**WHAT YOU ARE ASKED TO DO**
Only the lines from the first one through the line with "smooth middle line" should be printed, exactly as they appear.

**SOURCE MATERIAL**
..............................

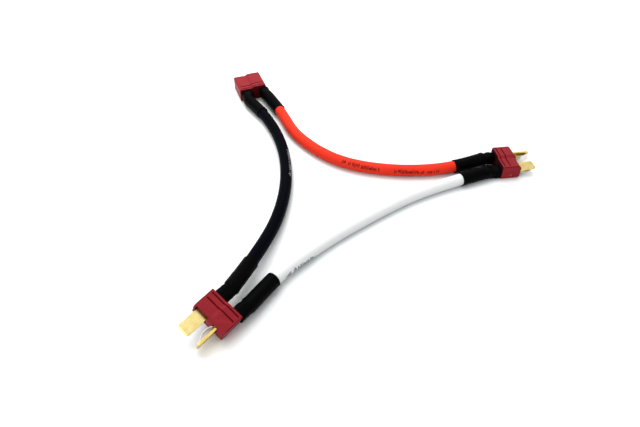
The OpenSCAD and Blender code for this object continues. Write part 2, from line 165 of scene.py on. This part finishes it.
class Track:
    """The smooth middle line of a wire, by its running length."""

    def __init__(self, first, route, last):
        p = [first.start()] + [np.array(q, float) for q in route] + [last.start()]
        d = [unit(p[1] - p[0])]
        for i in range(1, len(p) - 1):
            u, v = p[i] - p[i - 1], p[i + 1] - p[i]
            d.append(unit(unit(u) * np.linalg.norm(v) + unit(v) * np.linalg.norm(u)))
        d.append(unit(p[-1] - p[-2]))
        line = []
        for i in range(len(p) - 1):
            chord = np.linalg.norm(p[i + 1] - p[i])
            for t in np.arange(STEPS_PER_SPAN) / STEPS_PER_SPAN:
                line.append((2 * t**3 - 3 * t**2 + 1) * p[i]
                            + (t**3 - 2 * t**2 + t) * chord * d[i]
                            + (3 * t**2 - 2 * t**3) * p[i + 1]
                            + (t**3 - t**2) * chord * d[i + 1])
        line.append(p[-1])
        self.line = np.array(line)
        steps = np.linalg.norm(np.diff(self.line, axis=0), axis=1)
        self.s = np.concatenate([[0], np.cumsum(steps)])
        self.length = self.s[-1]
        self.first, self.last, self.ends = first, last, (d[0], d[-1])

    def at(self, s):
        """Points at running lengths s; the line goes on straight past both ends."""
        s = np.asarray(s, float)
        p = np.stack([np.interp(s, self.s, self.line[:, k]) for k in range(3)], -1)
        p = p - np.maximum(-s, 0)[..., None] * self.ends[0]
        return p + np.maximum(s - self.length, 0)[..., None] * self.ends[1]


tracks = {name: Track(*route) for name, route in ROUTES.items()}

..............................

**COMPLETE RESPONSE**
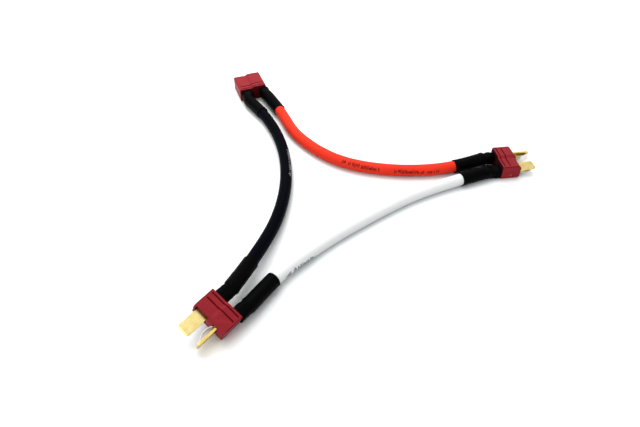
The OpenSCAD and Blender code for this object continues. Write part 2, from line 165 of scene.py on. This part finishes it.
class Track:
    """The smooth middle line of a wire, by its running length."""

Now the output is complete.